◆ **GIVEN PROBLEM**
Print verbatim the opening line of the material and every subsequent line through the one containing "name, made once.".

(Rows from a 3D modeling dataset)
•••••

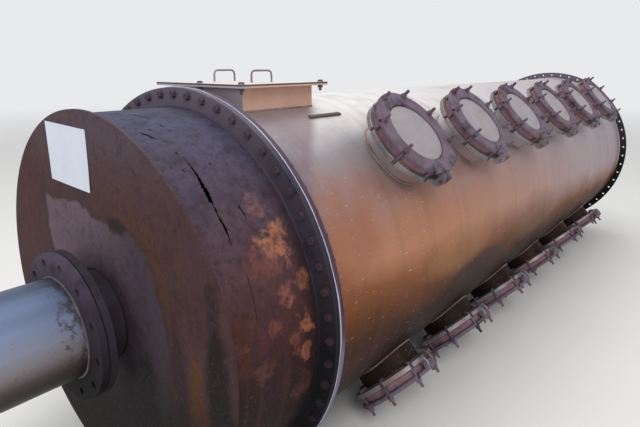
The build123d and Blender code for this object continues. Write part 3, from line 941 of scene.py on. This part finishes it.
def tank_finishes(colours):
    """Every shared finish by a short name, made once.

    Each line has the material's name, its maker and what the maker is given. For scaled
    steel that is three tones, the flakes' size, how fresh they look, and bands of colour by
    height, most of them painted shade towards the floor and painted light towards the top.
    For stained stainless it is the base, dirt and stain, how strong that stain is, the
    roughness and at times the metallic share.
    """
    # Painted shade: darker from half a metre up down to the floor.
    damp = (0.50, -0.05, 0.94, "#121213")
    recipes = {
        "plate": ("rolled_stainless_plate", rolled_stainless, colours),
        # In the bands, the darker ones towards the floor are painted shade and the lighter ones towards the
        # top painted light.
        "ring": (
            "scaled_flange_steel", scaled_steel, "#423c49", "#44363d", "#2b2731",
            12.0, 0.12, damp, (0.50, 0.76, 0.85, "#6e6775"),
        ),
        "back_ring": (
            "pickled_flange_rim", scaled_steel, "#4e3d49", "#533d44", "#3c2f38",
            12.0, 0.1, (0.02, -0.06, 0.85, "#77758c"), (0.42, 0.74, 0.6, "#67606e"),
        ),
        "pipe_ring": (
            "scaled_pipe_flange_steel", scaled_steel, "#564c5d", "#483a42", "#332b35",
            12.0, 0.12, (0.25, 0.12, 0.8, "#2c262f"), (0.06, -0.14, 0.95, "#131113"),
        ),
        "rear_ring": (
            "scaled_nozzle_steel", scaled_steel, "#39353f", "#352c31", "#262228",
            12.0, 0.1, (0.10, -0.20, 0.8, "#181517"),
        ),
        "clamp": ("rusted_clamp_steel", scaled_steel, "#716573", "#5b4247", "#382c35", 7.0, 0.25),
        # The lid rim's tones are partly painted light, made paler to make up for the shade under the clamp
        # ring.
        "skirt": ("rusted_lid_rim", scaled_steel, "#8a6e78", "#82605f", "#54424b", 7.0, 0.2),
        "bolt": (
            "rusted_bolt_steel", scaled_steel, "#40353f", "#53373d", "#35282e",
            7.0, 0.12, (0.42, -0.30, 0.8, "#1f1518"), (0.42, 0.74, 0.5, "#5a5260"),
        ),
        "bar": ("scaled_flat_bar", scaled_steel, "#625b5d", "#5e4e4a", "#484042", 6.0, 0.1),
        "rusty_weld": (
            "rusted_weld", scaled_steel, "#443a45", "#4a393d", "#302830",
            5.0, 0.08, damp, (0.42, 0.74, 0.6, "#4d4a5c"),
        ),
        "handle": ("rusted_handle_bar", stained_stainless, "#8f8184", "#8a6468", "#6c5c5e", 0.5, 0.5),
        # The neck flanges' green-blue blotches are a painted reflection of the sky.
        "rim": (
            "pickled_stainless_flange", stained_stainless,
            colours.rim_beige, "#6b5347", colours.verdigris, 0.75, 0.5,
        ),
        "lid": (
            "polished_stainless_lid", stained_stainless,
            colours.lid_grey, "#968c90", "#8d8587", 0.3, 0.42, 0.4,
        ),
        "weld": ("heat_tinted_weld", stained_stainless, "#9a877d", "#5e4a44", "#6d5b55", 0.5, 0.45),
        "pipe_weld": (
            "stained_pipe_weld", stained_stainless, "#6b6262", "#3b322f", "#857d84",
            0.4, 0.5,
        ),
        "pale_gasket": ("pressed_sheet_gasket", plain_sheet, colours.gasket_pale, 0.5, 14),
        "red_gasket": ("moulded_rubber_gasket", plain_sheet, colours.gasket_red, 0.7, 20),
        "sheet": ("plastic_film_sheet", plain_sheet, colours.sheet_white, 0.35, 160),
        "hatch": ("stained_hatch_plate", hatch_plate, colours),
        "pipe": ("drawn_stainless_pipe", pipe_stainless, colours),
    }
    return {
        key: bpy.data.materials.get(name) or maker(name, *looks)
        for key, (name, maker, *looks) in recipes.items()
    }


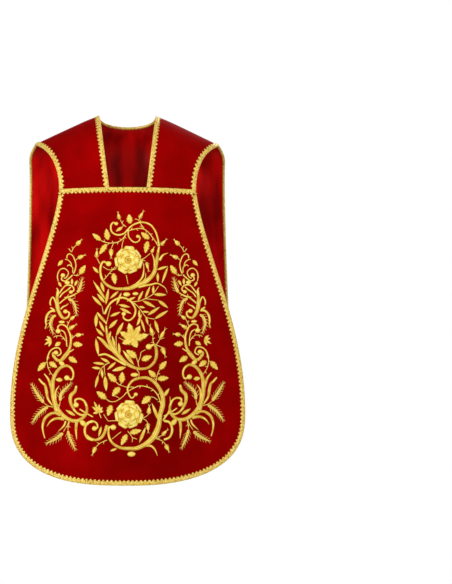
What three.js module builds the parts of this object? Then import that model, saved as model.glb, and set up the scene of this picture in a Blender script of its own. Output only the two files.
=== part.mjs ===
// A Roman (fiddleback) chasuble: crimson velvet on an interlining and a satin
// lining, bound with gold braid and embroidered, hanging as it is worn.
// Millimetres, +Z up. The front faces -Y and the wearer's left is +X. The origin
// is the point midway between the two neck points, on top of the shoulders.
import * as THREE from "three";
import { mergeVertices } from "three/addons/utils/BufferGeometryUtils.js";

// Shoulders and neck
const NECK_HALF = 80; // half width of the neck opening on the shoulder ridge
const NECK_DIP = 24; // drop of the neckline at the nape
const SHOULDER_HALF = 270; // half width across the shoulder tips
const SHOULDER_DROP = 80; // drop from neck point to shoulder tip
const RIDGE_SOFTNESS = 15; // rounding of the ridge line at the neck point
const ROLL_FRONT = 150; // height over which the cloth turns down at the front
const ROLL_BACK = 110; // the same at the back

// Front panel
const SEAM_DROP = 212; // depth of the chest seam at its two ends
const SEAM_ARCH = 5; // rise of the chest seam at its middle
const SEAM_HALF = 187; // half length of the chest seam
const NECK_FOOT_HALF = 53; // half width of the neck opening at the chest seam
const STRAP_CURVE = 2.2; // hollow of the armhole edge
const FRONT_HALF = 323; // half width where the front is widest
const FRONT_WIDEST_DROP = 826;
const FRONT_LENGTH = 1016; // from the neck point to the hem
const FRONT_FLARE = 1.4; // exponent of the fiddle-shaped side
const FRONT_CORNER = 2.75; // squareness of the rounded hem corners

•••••

◆ **EXERCISE SOLUTION**
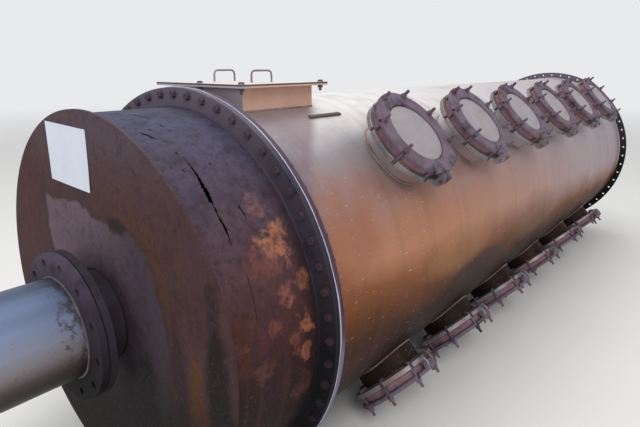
The build123d and Blender code for this object continues. Write part 3, from line 941 of scene.py on. This part finishes it.
def tank_finishes(colours):
    """Every shared finish by a short name, made once.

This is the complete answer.